We at Trade Finance Global have summarised the some-200 page report into five key topics:
- Current Service Trade Environment
- Trade in Service Expansion
- Benefits of Services Trade
- Challenges of Services Trade
- Key Performance Drivers for Trade in Services in the Future
Current Service Trade Environment
Following the innovation and accessibility brought about by the innovation of digital technologies over the past 2 decades, service trade is now found to be a significant pillar in the strength and growth of a trading economy.
1995 saw the cultivation of the General Agreement on Trade In Services (GATS) – an agreed set of rules that are globally recognised which enable efficient communication and thus, increased service trade levels.
GATS include virtually all methods services can be traded internationally and incorporates them into a rule-based system which promotes transparency and predictability of the environment in which services firms are trading within.

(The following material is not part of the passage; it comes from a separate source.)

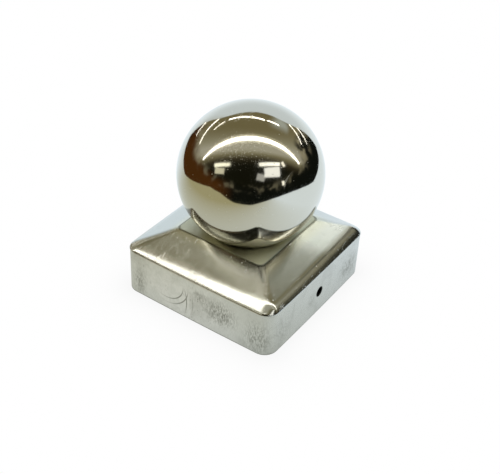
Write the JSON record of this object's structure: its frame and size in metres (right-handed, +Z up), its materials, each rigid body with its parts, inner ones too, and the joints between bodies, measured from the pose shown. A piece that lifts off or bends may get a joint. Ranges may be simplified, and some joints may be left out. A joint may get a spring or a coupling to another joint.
{
  "type": "ball post cap",
  "caption": "Square pressed steel cap that slips over the top of a square post, with nail holes in opposite walls and a polished ball standing on its flat top.",
  "frame": {"origin": "middle of the cap's open underside, on the plane of its rim", "axes": "+Z up through the middle of the ball; X and Y square to the walls, with the nail holes in the two walls that face along X"},
  "size_m": [0.074, 0.074, 0.0835],
  "materials": {
    "pressed_steel": "satin, handled, with faint smudges and scratches",
    "polished_steel": "mirror polished, slightly warm"
  },
  "bodies": {
    "root": {"square_cap": "pressed_steel", "ball": "polished_steel"}
  },
  "joints": []
}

Trade-in services was found to be of much higher significance than previously thought – accounting for $13 Trillion USD in 2017 when all modes of Service Trade were accounted for. This is approximately 20% of all global trade. Overall, roughly half of all services traded globally are a result of trade in goods, and the lines between the two are often blurred.
There are 4 main modes of services trade which are categorized by the WTO:
Mode 1) Cross-Border Supply:
Services are provided from one WTO member into the country of another WTO member through methods such as the internet.
Mode 2) Consumption Abroad:
The service is supplied in the country of one WTO member, and is open to consumption from (mostly) any other WTO member – such as tourism.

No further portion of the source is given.